Running more traces another error popped up which was a SIP 403 Forbidden:
SIP/2.0 403 Forbidden
SERVER: RTCC/126.96.36.199 MRAS/2.0
ms-edge-proxy-message-trust: ms-source-type=EdgeProxyGenerated;ms-ep-fqdn=Edge Internal interfacefqdn;ms-source-verified-user=verified
Ms-diagnostics: 9006;source="Edge Internal interfacefqdn";reason="Forbidden";component="Media Relay Authentication Service"
This basically means that the front end server is not able to get media relay authentication from the edge server A/V internal interface.
If this is happening you will also see an error in the event logs:
Log Name: Office Communications Server
Source: OCS Audio-Video Conferencing Server
Date: 9/25/2009 4:12:14 PM
Event ID: 32018
Task Category: (1017)
Computer: FRONT END SERVER FQDN
The Audio-Video Conferencing Server encountered an error when requesting credentials from the A/V Edge Authentication Service.
A/V Authentication Service Service URI sip:EdgeInternalFQDN@swk.pri;gruu;opaque=srvr:MRAS:HqCEupOMck6C3onsDHul1wAA, Reason: The operation has failed. See the exception’s properties as well as the logs for additional information.
Cause: The Audio-Video Conferencing Server cannot communicate with A/V Authentication Service.
Check the A/V Authentication Service is alive and that network connectivity exists.
Connectivity was available through the internal edge VIP as well as each individual edge server’s internal interface. Also, if you ran an A/V Conferencing Validation on each of the front end servers it would succeed on all tests.
I ran through this with PSS and there were two things we discovered. The first potential issue was on the Internal tab setting of the edge server. Per the Microsoft documentation when doing an enterprise deployment the name that should be listed on the “Internal Servers Authorized to Connect to this edge server” setting is the pool FQDN, not each individual front end server.
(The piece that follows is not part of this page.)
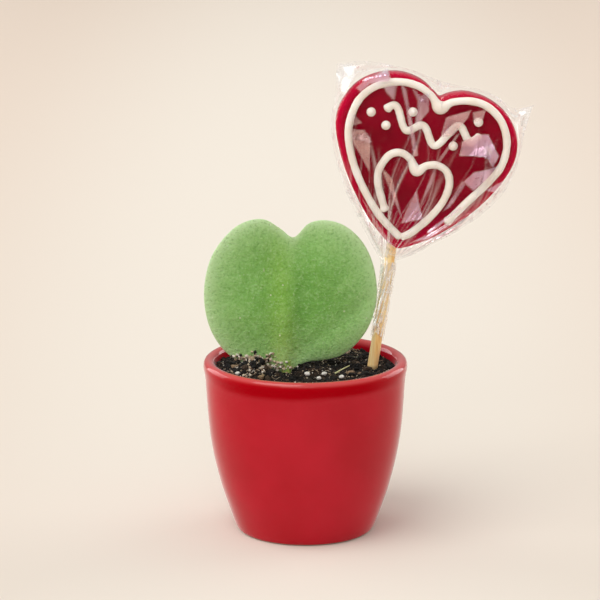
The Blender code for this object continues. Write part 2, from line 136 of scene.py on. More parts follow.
INNER_LINE = [
    (-8.8, 12.7), (-11.6, 17.4), (-14.4, 22.6), (-15.4, 28.0), (-13.2, 34.2), (-9.2, 36.5), (-4.8, 35.0),
    (-1.4, 31.2), (1.9, 34.0), (5.9, 35.2), (10.1, 33.6), (12.3, 29.0), (11.6, 22.0), (8.4, 14.8), (5.0, 9.8),
    (2.2, 6.4), (-0.8, 4.2),
]
WAVE_TURNS = 3
WAVE_STEPS = 24
WAVE_LENGTH = 38.0
WAVE_AMPLITUDE = 3.2
WAVE_HEIGHT = 51.0
WAVE_DIP = 6.0
DOTS = [(-24.0, 49.0), (-17.2, 45.4), (-8.6, 53.0), (9.8, 44.0), (16.8, 55.4), (23.2, 45.6)]
DOT_RADIUS = 1.8

# Film bag: its edges laid flat in the heart's frame, in millimetres.
BAG_LEFT = [(-6.9, -6.0), (-14.2, 2.0), (-22.8, 12.2), (-29.6, 21.8), (-34.6, 31.6), (-37.8, 41.0), (-38.8, 50.0),
            (-41.0, 62.8)]
BAG_RIGHT = [(0.5, -6.0), (6.8, -1.8), (15.6, 6.2), (25.4, 16.4), (32.6, 27.2), (36.0, 38.0), (36.2, 47.0),
             (35.6, 56.0), (36.2, 66.4)]
BAG_TOP = [(-41.0, 62.8), (-33.0, 66.2), (-24.0, 67.6), (-12.0, 67.8), (-2.0, 66.6), (5.0, 66.4), (14.0, 67.0),
           (22.0, 65.8), (29.4, 63.0), (36.2, 66.4)]
FILM_GAP = 0.03  # half the space between the layers where they are sealed
FILM_SHEETS = [(-1, 8.1, 5), (1, 5.6, 12)]  # side, fullness and seed
SEAL_WIDTH = 1.3
FILM_ACROSS = 180
FILM_UP = 180
PLEATS = 50
NECK_STEPS = 60
NECK_START = 7.0
NECK_END = 38.0
NECK_RADIUS = 2.5
NECK_MERGE = 0.16
# Patches of the front sheet painted as highlights, as if flat facets caught the light: how brightly, then their
# corners.
PAINTED_GLEAMS = [
    (0.9, [(-32, 57), (-29.5, 61.5), (-22, 66.5), (-20, 63), (-27.5, 60), (-30, 56)]),
    (0.6, [(-22, 60), (-17.5, 62), (-17, 56), (-20, 58)]),
    (0.7, [(-16, 63), (-13.5, 61), (-2.5, 37.5), (-4, 37), (-11, 53)]),
    (0.6, [(-11.5, 62.5), (-7.5, 60), (-4.5, 62), (-3, 55), (-6.5, 48), (-8, 58)]),
    (0.8, [(-30, 41), (-25, 42), (-22, 39.5), (-19, 27), (-25.5, 34), (-28.5, 37)]),
    (0.6, [(-30.5, 47), (-26.5, 44.5), (-30, 42.5)]),
    (0.85, [(-15, 29.5), (-10, 26.5), (-2, 12), (-10, 22.5)]),
    (0.8, [(0.5, 24), (5.5, 14), (-2, 10.5), (-1.5, 15.5)]),
    (0.85, [(4, 54.5), (12.5, 59.5), (12, 56), (8.5, 48.5), (4, 46.5)]),
    (0.75, [(13.5, 59), (18, 61), (18, 57), (15, 55)]),
    (0.95, [(12.5, 47), (17.5, 51), (21.5, 52), (27.5, 45), (26.5, 40), (23, 43.5), (13, 41.5)]),
    (0.9, [(17, 32), (20, 36.5), (28, 41), (26, 36.5), (21.5, 29.5)]),
    (0.7, [(16.5, 32), (18, 31), (14.5, 21), (12.5, 19)]),
    (0.9, [(26, 31), (32, 36.5), (29.5, 31)]),
    (0.6, [(11, 50.5), (9.5, 48.5), (5, 37), (6, 36.5)]),
    (0.5, [(5, 36.5), (5.5, 28.5), (3.2, 16), (4, 27)]),
    (0.5, [(-34, 36), (-24, 16), (-14, 6), (-25, 20)]),
    (0.6, [(34, 40), (36, 46), (35.5, 54), (34.5, 46)]),
    (0.8, [(3, 3.2), (9, 8.4), (19.5, 18.6), (9.8, 7.4)]),
    (0.75, [(6, 4), (14, 9.8), (23, 18.4), (14.8, 9.0)]),
    (0.8, [(8.5, 9.6), (18.1, 22.4), (19.4, 22.6), (9.6, 9.2)]),
    (0.7, [(-19, 16), (-8, 5.4), (-2, 0.4), (-9, 4.4)]),
    (0.8, [(-40.4, 62.4), (-35.5, 64.6), (-33.4, 61), (-36, 54), (-38.4, 53.5)]),
    (0.8, [(31.4, 63.4), (35.8, 65.8), (35.4, 59), (33.6, 56.5)]),
]
TAPE_TOP = 8.5
TAPE_LENGTH = 12.0

# Loose bits, in millimetres: perlite's x, y and half-size, bark's half-size and its turn in degrees,
# and the straw's x, y and rise.
PERLITE = [(0.7, -17.0, 1.0), (7.3, -14.5, 0.9), (5.2, -20.0, 0.8), (14.0, -17.0, 0.9), (-26.2, -15.0, 0.8)]
BARK = [(2.4, 20), (2.0, 75), (1.8, 40), (2.2, 15)]
STRAW = [(11.5, -12.2, 0.2), (14.0, -10.9, 1.4), (17.2, -9.9, 2.8)]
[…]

There has been some debate about whether you should add the FQDN of each front end server to this list as well, because we were seeing the front end servers get denied access to the A/V Authentication service we decided to try it anyways.
The other change that was made was in the forest global settings section. On the general tab you specify your internal SIP domains and you check one for the default routing domain. In this case the customer AD domain was different from the SIP domain, both were listed, however the AD Domain was checked as the domain to be used for the default routing. Once we changed that setting to have the SIP Domain as the default routing domain and restarted the services on the front end servers, A/V conferencing started functioning properly.
I am hoping I can remove each setting and try to narrow it down to one ,but either way the internal interface setting has proved to fix some funky issues in deployments, so both of these may want to be set regardless.